如今,一切定下,九爺第一件事情,就是讓她光明正大。
“隻怕這不是容易的事情,前有火海葬身,後又有一個假的六小姐,轉頭六小姐殉情了,現在又冒出來一個。
如此,有些如同愚弄百姓的樣子。
”
蔣淑蘭還是為雲姒擔憂,想來想去,道:“沒有什麼比我這個生身之母出去說明一切,更有說服力的!
她現在好不容易撿回來一條命,我且不知後事如何,今日見她這麼依賴九爺,我帶不走她,但能做的,隻有這些。
若是她這次被傷,我就帶她走。
”
“我同你一道去!
”
蔣淑蘭的話才說完,柳太妃的聲音,就在他們身後響起。
她走過來,拉緊蔣淑蘭的手:“他們吃了太多外人的苦,受了太多外界的罪,什麼倫理綱常,就險些壓死他們。
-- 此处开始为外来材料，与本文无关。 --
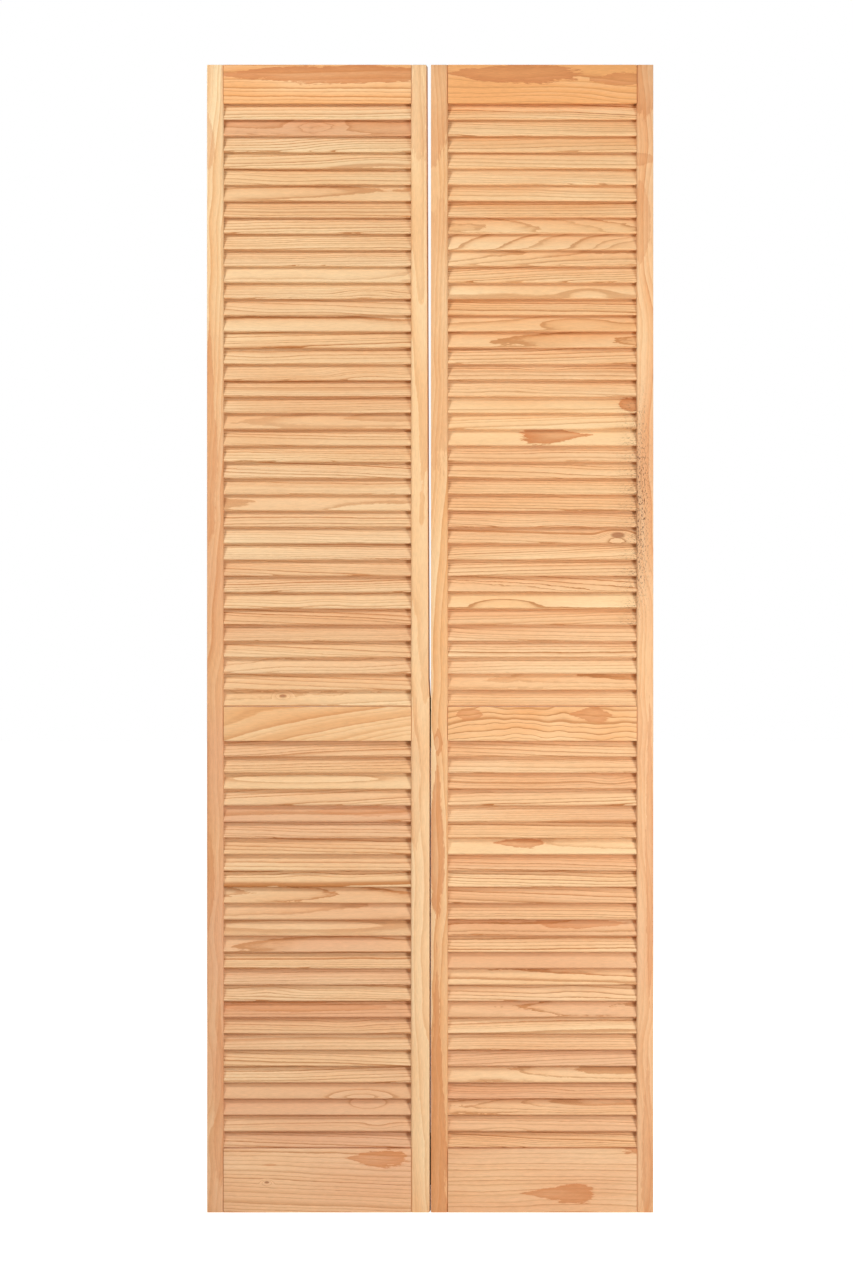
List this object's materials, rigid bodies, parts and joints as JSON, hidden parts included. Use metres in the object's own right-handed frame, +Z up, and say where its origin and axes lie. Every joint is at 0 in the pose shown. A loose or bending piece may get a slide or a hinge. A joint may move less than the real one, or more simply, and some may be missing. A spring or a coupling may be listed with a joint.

如今走到這一步,我們做自家人的,應該同心協力,應他們所求,一切都一當下為先。
”
蔣淑蘭反握住柳太妃的手,思索過所有利弊,最後點頭:“好。
”
-
湯池殿内,霧氣缭繞。
新換的水,迎面就撲來一股熱浪。
雲姒趴在湯池邊緣,因為自己一個人,感覺就有些不安,扭頭去找:“哥哥?
”
霍慎之身上着了裡衣,入水之後,盡數貼在了身上,他肌理的線條顯現,又慢慢淹沒在水裡。
雲姒轉過身去,看看他,又看看被他脫光了衣服的自己。
一時之間,垂下眉眼,有些局促地捂住身子。
霍慎之愛憐的輕撫過她的臉,溫聲同她解釋:“我們是夫妻。
”
湯池的水很深,動一下,就能掀的水顫動起來。
雲姒身子輕,有些站不穩,晃動着身子朝他靠過去,還是不明夫妻是什麼,依舊喚他:“哥哥。
”
霍慎之握着她的腰,雪白的帕子着了水,在她細白的皮膚上擦拭,耐心教她:“律行,九哥。
”
雲姒伏在他的心口喘息,聞聲,仰頭看他:“是什麼?
”
霍慎之沉默地看着她。
這張臉,終于得見天日。
身份,也終于不用再隐藏。
更是不用擔心她的性命安危。
隻是。
隻是,霍慎之垂首,眼底擁着寵溺跟縱容,将她帶入懷。
低低啞啞的嗓音,透着無可奈何:“呆呆的。
”
清澈的水面,映照出他懷中的人冷靜的一張臉。